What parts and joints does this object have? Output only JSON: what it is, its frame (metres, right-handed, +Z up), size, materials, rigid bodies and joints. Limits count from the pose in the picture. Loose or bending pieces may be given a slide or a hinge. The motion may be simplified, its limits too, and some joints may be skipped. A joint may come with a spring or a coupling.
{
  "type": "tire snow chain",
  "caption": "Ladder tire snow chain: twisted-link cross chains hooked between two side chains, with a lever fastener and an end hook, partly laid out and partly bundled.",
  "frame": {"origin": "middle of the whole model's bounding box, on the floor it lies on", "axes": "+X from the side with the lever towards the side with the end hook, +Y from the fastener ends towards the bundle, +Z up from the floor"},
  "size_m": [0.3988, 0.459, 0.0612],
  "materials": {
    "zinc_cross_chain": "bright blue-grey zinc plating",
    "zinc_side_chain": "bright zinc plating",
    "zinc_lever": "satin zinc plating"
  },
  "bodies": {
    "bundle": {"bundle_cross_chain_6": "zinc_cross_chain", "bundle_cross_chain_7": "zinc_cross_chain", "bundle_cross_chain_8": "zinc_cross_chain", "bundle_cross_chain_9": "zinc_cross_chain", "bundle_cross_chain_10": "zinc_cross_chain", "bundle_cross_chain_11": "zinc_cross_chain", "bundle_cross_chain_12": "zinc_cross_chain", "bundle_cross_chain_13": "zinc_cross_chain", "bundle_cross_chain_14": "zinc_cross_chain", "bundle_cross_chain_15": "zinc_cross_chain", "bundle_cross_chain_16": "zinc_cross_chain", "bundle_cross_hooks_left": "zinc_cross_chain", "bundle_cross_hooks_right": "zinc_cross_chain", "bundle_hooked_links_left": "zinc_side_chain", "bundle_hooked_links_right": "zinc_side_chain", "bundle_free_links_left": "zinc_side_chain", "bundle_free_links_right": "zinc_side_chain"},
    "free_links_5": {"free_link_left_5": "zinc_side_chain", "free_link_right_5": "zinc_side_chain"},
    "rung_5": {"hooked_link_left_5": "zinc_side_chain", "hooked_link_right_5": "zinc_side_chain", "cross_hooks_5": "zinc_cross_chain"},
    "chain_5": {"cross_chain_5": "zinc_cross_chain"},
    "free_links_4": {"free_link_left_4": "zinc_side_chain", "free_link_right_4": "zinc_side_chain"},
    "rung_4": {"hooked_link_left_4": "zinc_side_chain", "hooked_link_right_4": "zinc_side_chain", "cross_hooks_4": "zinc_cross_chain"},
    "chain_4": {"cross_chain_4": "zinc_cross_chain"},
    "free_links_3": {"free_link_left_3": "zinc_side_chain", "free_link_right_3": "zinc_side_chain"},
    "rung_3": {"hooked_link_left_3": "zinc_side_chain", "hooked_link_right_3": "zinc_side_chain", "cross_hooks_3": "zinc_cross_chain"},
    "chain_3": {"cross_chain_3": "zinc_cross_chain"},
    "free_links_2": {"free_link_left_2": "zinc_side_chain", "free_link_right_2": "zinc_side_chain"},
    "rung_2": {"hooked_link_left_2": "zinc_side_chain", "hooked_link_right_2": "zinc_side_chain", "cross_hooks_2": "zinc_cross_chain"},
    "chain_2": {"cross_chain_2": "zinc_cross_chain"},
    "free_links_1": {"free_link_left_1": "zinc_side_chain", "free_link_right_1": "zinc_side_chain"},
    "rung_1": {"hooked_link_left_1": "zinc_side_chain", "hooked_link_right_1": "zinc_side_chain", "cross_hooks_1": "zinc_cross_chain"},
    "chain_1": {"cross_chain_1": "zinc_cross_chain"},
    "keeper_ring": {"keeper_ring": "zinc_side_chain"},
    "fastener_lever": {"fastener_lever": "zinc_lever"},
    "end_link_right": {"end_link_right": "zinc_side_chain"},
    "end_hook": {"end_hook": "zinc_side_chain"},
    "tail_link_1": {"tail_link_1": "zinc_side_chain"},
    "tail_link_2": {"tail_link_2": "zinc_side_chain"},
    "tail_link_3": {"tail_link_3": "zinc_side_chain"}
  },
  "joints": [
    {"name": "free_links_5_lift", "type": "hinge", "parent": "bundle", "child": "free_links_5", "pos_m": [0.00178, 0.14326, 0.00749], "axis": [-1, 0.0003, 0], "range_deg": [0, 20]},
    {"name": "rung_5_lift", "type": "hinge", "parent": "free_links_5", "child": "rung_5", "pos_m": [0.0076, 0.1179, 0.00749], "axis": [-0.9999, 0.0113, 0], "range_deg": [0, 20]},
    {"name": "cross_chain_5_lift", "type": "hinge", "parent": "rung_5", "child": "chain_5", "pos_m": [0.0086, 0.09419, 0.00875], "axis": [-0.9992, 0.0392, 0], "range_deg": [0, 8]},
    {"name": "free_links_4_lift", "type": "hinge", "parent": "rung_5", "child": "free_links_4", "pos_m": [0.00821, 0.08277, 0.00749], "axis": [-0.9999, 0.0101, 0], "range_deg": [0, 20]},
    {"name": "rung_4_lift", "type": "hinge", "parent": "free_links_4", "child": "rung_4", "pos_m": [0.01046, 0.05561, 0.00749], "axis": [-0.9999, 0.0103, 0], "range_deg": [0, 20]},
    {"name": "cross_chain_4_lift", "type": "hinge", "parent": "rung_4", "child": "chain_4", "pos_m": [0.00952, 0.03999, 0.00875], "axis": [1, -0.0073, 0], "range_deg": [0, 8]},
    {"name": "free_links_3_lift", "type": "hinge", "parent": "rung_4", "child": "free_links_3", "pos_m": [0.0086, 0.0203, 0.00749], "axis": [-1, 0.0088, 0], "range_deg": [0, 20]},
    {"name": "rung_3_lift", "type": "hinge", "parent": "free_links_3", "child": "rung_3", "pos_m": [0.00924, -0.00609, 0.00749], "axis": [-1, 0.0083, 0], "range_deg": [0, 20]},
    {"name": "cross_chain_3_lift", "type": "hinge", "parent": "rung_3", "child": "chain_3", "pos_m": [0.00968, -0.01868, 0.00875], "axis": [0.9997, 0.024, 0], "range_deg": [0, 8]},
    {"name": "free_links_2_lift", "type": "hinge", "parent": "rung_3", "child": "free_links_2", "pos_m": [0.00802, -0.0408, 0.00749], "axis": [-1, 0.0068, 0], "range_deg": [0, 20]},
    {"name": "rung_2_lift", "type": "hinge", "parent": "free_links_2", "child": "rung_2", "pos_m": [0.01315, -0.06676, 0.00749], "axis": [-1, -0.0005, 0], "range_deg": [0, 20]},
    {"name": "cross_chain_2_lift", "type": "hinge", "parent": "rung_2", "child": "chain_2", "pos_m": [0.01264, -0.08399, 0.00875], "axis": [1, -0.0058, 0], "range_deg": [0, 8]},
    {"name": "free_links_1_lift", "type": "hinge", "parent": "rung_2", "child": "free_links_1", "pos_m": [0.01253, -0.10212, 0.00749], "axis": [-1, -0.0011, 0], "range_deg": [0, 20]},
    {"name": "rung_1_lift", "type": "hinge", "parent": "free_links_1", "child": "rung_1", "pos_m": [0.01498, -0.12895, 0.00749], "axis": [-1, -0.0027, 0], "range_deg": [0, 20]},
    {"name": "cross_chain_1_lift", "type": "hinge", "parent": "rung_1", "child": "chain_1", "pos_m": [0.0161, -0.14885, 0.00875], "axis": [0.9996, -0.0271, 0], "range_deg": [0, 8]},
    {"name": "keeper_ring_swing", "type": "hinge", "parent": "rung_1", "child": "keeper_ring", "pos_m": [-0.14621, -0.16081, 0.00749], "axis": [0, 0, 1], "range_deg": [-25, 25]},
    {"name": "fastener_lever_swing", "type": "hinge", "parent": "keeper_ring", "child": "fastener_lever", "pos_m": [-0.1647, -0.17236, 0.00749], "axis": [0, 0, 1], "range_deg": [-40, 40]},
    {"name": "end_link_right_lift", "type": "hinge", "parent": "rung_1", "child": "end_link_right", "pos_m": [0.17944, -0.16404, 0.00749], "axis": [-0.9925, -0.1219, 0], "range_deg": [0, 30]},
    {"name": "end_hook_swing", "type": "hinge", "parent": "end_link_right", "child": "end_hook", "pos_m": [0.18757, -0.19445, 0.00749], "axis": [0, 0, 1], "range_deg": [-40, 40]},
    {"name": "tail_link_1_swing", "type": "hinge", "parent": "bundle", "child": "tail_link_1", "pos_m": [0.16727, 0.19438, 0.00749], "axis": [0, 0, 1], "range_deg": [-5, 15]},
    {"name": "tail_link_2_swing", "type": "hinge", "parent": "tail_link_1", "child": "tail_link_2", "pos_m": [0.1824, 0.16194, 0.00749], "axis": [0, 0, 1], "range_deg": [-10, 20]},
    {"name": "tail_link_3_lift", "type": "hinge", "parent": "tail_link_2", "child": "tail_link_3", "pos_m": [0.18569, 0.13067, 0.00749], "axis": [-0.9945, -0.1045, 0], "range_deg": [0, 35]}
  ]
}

+ + + +

GIVEN INSTRUCTION | Using the material above, report each line where "frame" occurs.

CORRECT RESULT |
What parts and joints does this object have? Output only JSON: what it is, its frame (metres, right-handed, +Z up), size, materials, rigid bodies and joints. Limits count from the pose in the picture. Loose or bending pieces may be given a slide or a hinge. The motion may be simplified, its limits too, and some joints may be skipped. A joint may come with a spring or a coupling.
  "frame": {"origin": "middle of the whole model's bounding box, on the floor it lies on", "axes": "+X from the side with the lever towards the side with the end hook, +Y from the fastener ends towards the bundle, +Z up from the floor"},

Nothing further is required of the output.